> Data segment:
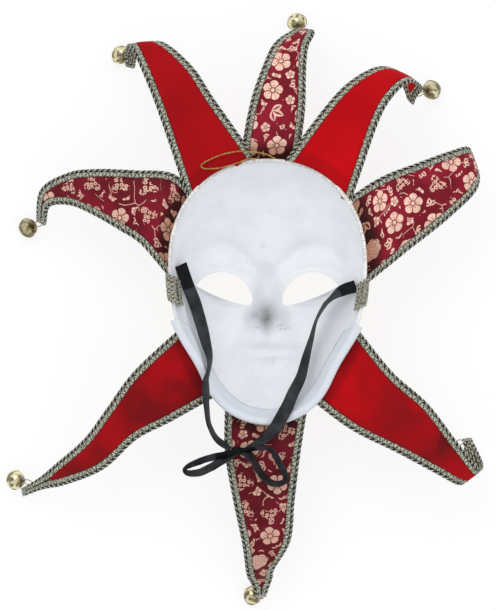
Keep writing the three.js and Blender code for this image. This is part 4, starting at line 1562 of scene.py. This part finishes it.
def backing(bm, track, spots, keep, material):
    """The flat ground that the strands are stitched to, dark in the braid: painted shade in the gaps between the
    strands.
    """
    kept = outer_end(spots, lambda s: keep(track.place(s, 3 * MM, 0)))
    if len(kept) < 3:
        return
    near, far, half = 1.3 * MM, sizes().braid - 0.5 * MM, 0.25 * MM
    corners = [(near, half), (far, half), (far, -half), (near, -half), (near, half)]

    def place(u, v):
        inward, up = corners[round(v * 4)]
        return track.place(kept[round(u * (len(kept) - 1))], inward, up)

    verts = grid(bm, len(kept) - 1, 4, place, lambda u, v: (u, v), material)
    bmesh.ops.remove_doubles(bm, verts=verts, dist=1e-7)
    ends = [e for e in bm.edges if e.is_boundary]
    bmesh.ops.holes_fill(bm, edges=ends, sides=4)


def whipping(bm, strip, material):
    """A few turns of thread round the tip, where the two edges of braid meet."""
    turns, steps = 4, 14
    start, stretch = 0.962, 0.034  # parts of the point's length
    beside, above, thread = 0.35 * MM, 1.55 * MM, 0.42 * MM
    points = []
    for i in range(turns * steps + 1):
        t = start + stretch * i / (turns * steps)
        turn = TURN * i / steps
        half = strip.width(t) / 2 + beside
        points.append(strip.at(t, half * math.cos(turn), above * math.sin(turn)))
    tube(bm, points, thread, material, sides=5)


def make_edging(name, plug, finishes):
    """The braid round one cloth point."""
    strip = Strip(POINTS[name])
    bm = bmesh.new()
    for side in (-1, 1):
        lay_braid(bm, EdgeTrack(strip, side), lambda point: not plug.holds(point))
    whipping(bm, strip, 0)
    settle(piece_from(f"edging_{name}", bm, *finishes), "gimp_braid", f"braid_{name}")


def make_rim_braid(finishes):
    """The braid round the outside of the forehead, with its two ends turned over the rim."""
    bm = bmesh.new()
    lay_braid(bm, RimTrack(BRAID_FROM, BRAID_TO))
    for end, back, depth in zip((BRAID_FROM, BRAID_TO), (1, -1), TURNED_DEPTHS):
        for lane in range(LANES):
            lean = LEAN * lane / LANES
            lower, upper = end + back * (LEAN / 2 - lean), end + back * (TURNED - lean)
            lay_braid(bm, TurnedTrack(lower, upper, depth, lane), edged=lane == 1)
    settle(piece_from("rim_braid", bm, *finishes), "gimp_braid", "face_braid")


def half_circle(radius, steps):
    """Points (r, z) from the top of a ball round its side to its bottom."""
    turns = [math.pi * i / steps for i in range(steps + 1)]
    return [(radius * math.sin(turn), radius * math.cos(turn)) for turn in turns]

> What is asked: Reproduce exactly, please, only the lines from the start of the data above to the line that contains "bmesh.ops.holes_fill(bm, edges=ends, sides=4)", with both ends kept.

> In response:
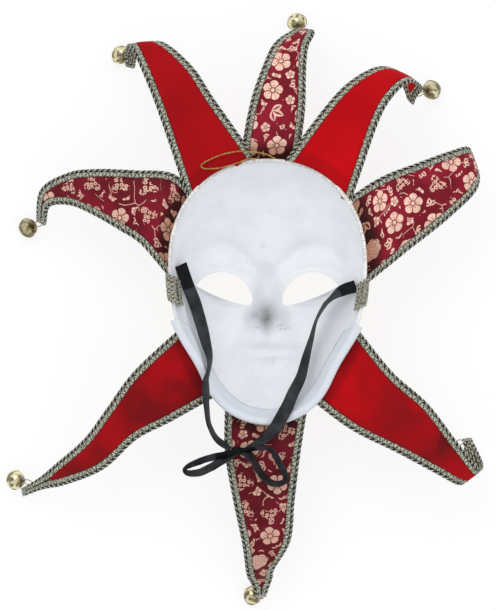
Keep writing the three.js and Blender code for this image. This is part 4, starting at line 1562 of scene.py. This part finishes it.
def backing(bm, track, spots, keep, material):
    """The flat ground that the strands are stitched to, dark in the braid: painted shade in the gaps between the
    strands.
    """
    kept = outer_end(spots, lambda s: keep(track.place(s, 3 * MM, 0)))
    if len(kept) < 3:
        return
    near, far, half = 1.3 * MM, sizes().braid - 0.5 * MM, 0.25 * MM
    corners = [(near, half), (far, half), (far, -half), (near, -half), (near, half)]

    def place(u, v):
        inward, up = corners[round(v * 4)]
        return track.place(kept[round(u * (len(kept) - 1))], inward, up)

    verts = grid(bm, len(kept) - 1, 4, place, lambda u, v: (u, v), material)
    bmesh.ops.remove_doubles(bm, verts=verts, dist=1e-7)
    ends = [e for e in bm.edges if e.is_boundary]
    bmesh.ops.holes_fill(bm, edges=ends, sides=4)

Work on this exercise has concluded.